Japan has a lot to offer in disaster survival

Katsuyuki Abe, The Asahi Shimbun, Tokyo

Immediately after a major earthquake struck off Indonesia's Flores Island in 1992, I went to the region to survey the damage. Here are my thoughts on how Japan can help other nations with disaster preparedness.

While experts may be able to quickly determine the scale of a temblor and send out tsunami warnings, that information is useless if there is no way to convey it immediately to threatened communities.

Determining a quake's magnitude and epicenter is vital to tsunami forecast. However, some nations do not have the capability to make tsunami forecasts. That applies even to those with monitoring networks in place to gather quake data.

Japan's tsunami forecasting capability is without peer in the world. We are also part of a pan-Pacific monitoring network. Thus, Japan is in a position to contribute, technologically and in other ways, to the creation of a similar network in the Indian Ocean basin and to tsunami warning systems in individual nations.

Japan has a fine track record of training engineers from other countries. However, it is also vital to ensure that these trainees are able to make effective use at home of what they learned in Japan, and that the systems built in their countries function properly.

Providing every household with a transistor radio is one way to alert people of an impending disaster. The problem is that not everyone in poorer regions can to afford to buy batteries.

An alternative may be a public address system, similar to ones set up in each local community in Japan that broadcast warning sirens and announcements. But this would be contingent on a stable power supply. In any event, we must find a realistic and inexpensive solution.

In remote regions, for instance, a system could be set up to alert each local administrative office, and then relay that warning from community to community by an audible signal such as the clanging of bells. There is much to be learned from Japanese communities that have perfected systems so that all residents are warned.

For areas close to the epicenter of an earthquake, the arrival of the first tsunami could be so swift as to render any warning system useless. But since a nearby earthquake would be felt by the populace, it is vital to educate the public thoroughly in the importance of fleeing to higher ground the moment they feel a jolt.

In the immediate aftermath of a catastrophe, people appreciate the enormity of what happened.
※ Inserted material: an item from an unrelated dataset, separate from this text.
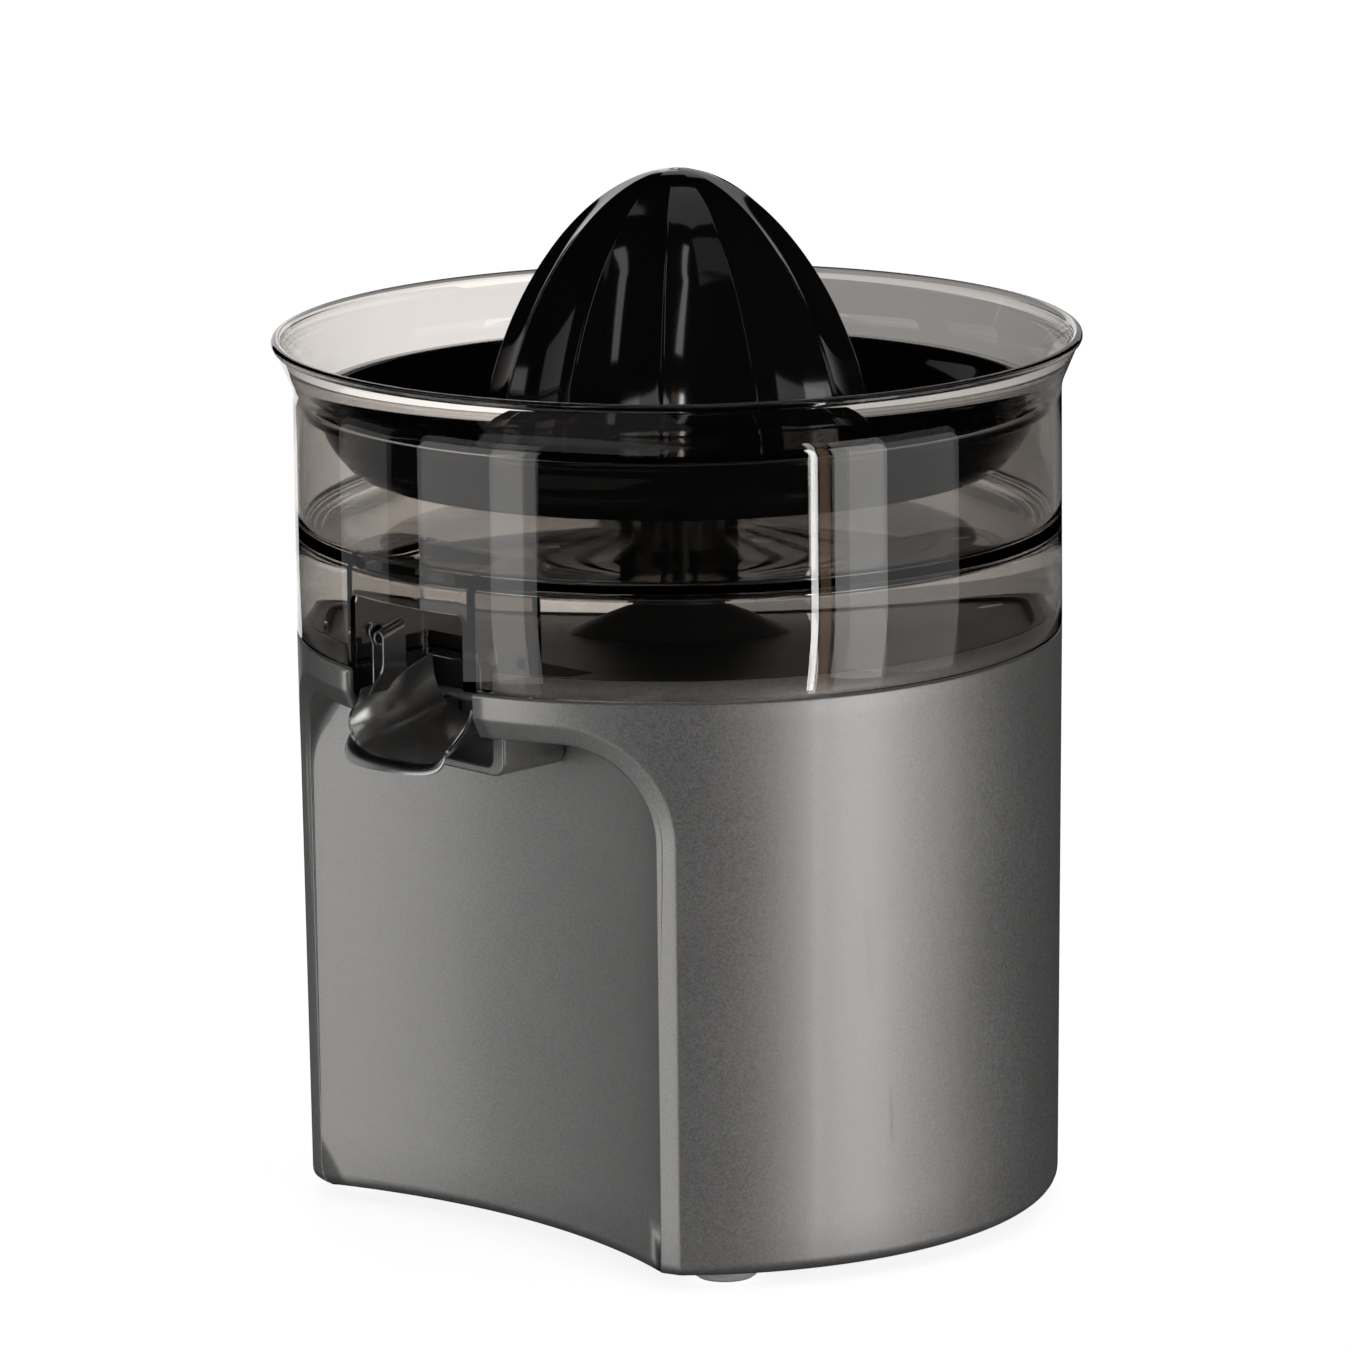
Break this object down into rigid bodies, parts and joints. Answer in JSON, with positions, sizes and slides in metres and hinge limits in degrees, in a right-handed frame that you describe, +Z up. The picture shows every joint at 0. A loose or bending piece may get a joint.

But since such disasters do not occur frequently, the lessons are forgotten over time.

This is why disaster-preparedness education is necessary. In the case of the Dec. 26 tsunami, for instance, I would suggest that the heights to which the tsunami flood waters rose be clearly marked for posterity. It would also be worthwhile for community members to draw up their own hazard maps, in addition to similar efforts by local governments.

Disaster education should start early, preferably at primary school level. There is a movement now in Japan to use puppets and picture boards to tell children stories like the one about a villager who was on a hill when he saw the sea suddenly recede. Anticipating a tsunami, he set fire to bundles of newly cut rice plants to warn his people and thus saved everyone.

But being taught these things in not sufficient. People need to undergo repeated drills. All sorts of drills have been devised in Japan, and new ideas are being generated constantly to encourage greater public participation.

As for infrastructure, it is cheaper to install breakwater blocks than to build seawalls, and they are just as effective. Japan has ample experience in placing these blocks to stop coastlines eroding.

Also, nonprofit groups that specialize in desert greening projects could help with planting tide-water control forests, which dissipate a tsunami's force.

Both infrastructure and education are necessary when thinking about how to prepare for earthquakes and tsunami. Japan, with its experience and know-how, has much to offer the world.

The author is a professor at the University of Tokyo's Earthquake Research Institute.